Requirement: Repeat the material in full. Keep every line exactly as it is.

Collected material:
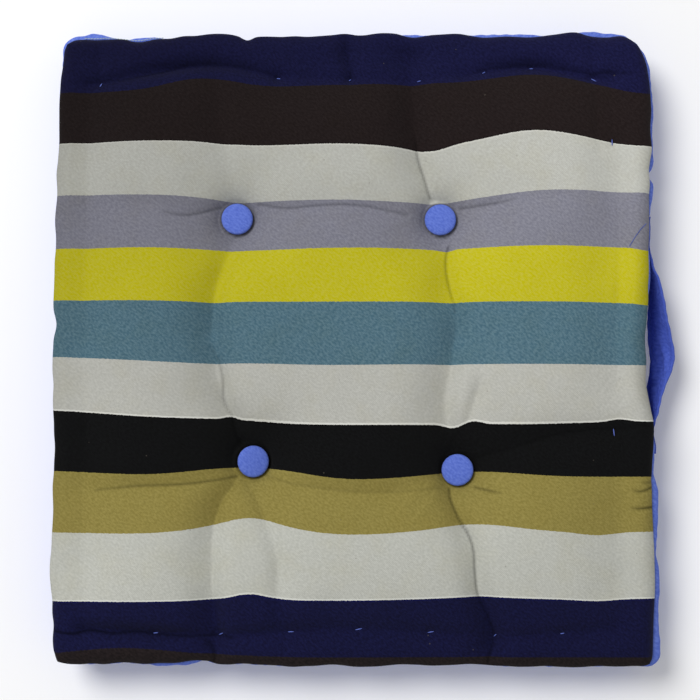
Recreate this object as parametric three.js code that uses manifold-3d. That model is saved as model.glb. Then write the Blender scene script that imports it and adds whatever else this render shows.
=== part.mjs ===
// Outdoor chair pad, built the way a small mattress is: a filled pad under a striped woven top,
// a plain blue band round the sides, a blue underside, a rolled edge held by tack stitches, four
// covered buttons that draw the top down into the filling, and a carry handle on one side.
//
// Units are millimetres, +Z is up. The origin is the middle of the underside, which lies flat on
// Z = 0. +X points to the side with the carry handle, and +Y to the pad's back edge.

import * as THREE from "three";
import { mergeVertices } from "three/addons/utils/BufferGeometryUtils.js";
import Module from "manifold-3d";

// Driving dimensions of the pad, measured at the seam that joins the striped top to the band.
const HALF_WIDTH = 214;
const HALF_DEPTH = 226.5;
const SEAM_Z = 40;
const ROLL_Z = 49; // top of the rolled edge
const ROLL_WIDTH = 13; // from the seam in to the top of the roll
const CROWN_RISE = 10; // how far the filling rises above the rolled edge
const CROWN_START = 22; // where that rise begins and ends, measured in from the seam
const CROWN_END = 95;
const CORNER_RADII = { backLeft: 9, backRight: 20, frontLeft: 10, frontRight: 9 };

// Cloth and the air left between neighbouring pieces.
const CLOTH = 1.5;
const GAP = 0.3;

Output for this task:
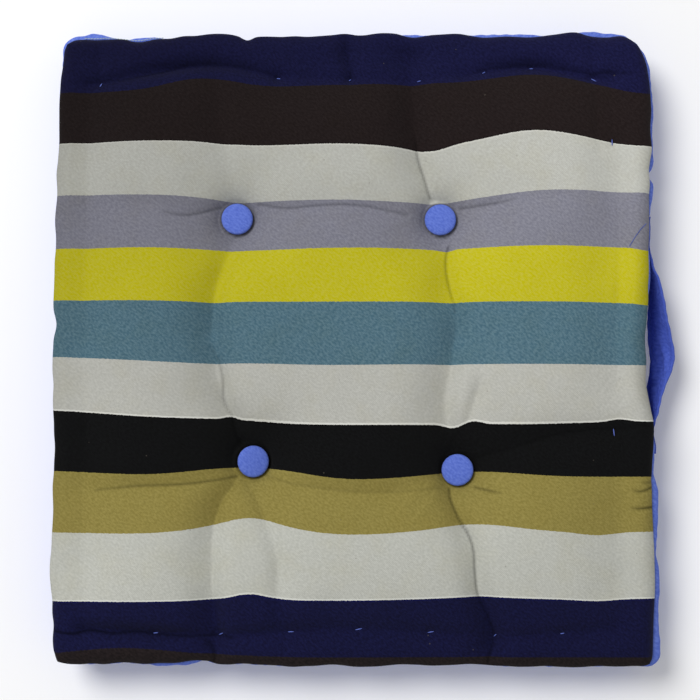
Recreate this object as parametric three.js code that uses manifold-3d. That model is saved as model.glb. Then write the Blender scene script that imports it and adds whatever else this render shows.
=== part.mjs ===
// Outdoor chair pad, built the way a small mattress is: a filled pad under a striped woven top,
// a plain blue band round the sides, a blue underside, a rolled edge held by tack stitches, four
// covered buttons that draw the top down into the filling, and a carry handle on one side.
//
// Units are millimetres, +Z is up. The origin is the middle of the underside, which lies flat on
// Z = 0. +X points to the side with the carry handle, and +Y to the pad's back edge.

import * as THREE from "three";
import { mergeVertices } from "three/addons/utils/BufferGeometryUtils.js";
import Module from "manifold-3d";

// Driving dimensions of the pad, measured at the seam that joins the striped top to the band.
const HALF_WIDTH = 214;
const HALF_DEPTH = 226.5;
const SEAM_Z = 40;
const ROLL_Z = 49; // top of the rolled edge
const ROLL_WIDTH = 13; // from the seam in to the top of the roll
const CROWN_RISE = 10; // how far the filling rises above the rolled edge
const CROWN_START = 22; // where that rise begins and ends, measured in from the seam
const CROWN_END = 95;
const CORNER_RADII = { backLeft: 9, backRight: 20, frontLeft: 10, frontRight: 9 };

// Cloth and the air left between neighbouring pieces.
const CLOTH = 1.5;
const GAP = 0.3;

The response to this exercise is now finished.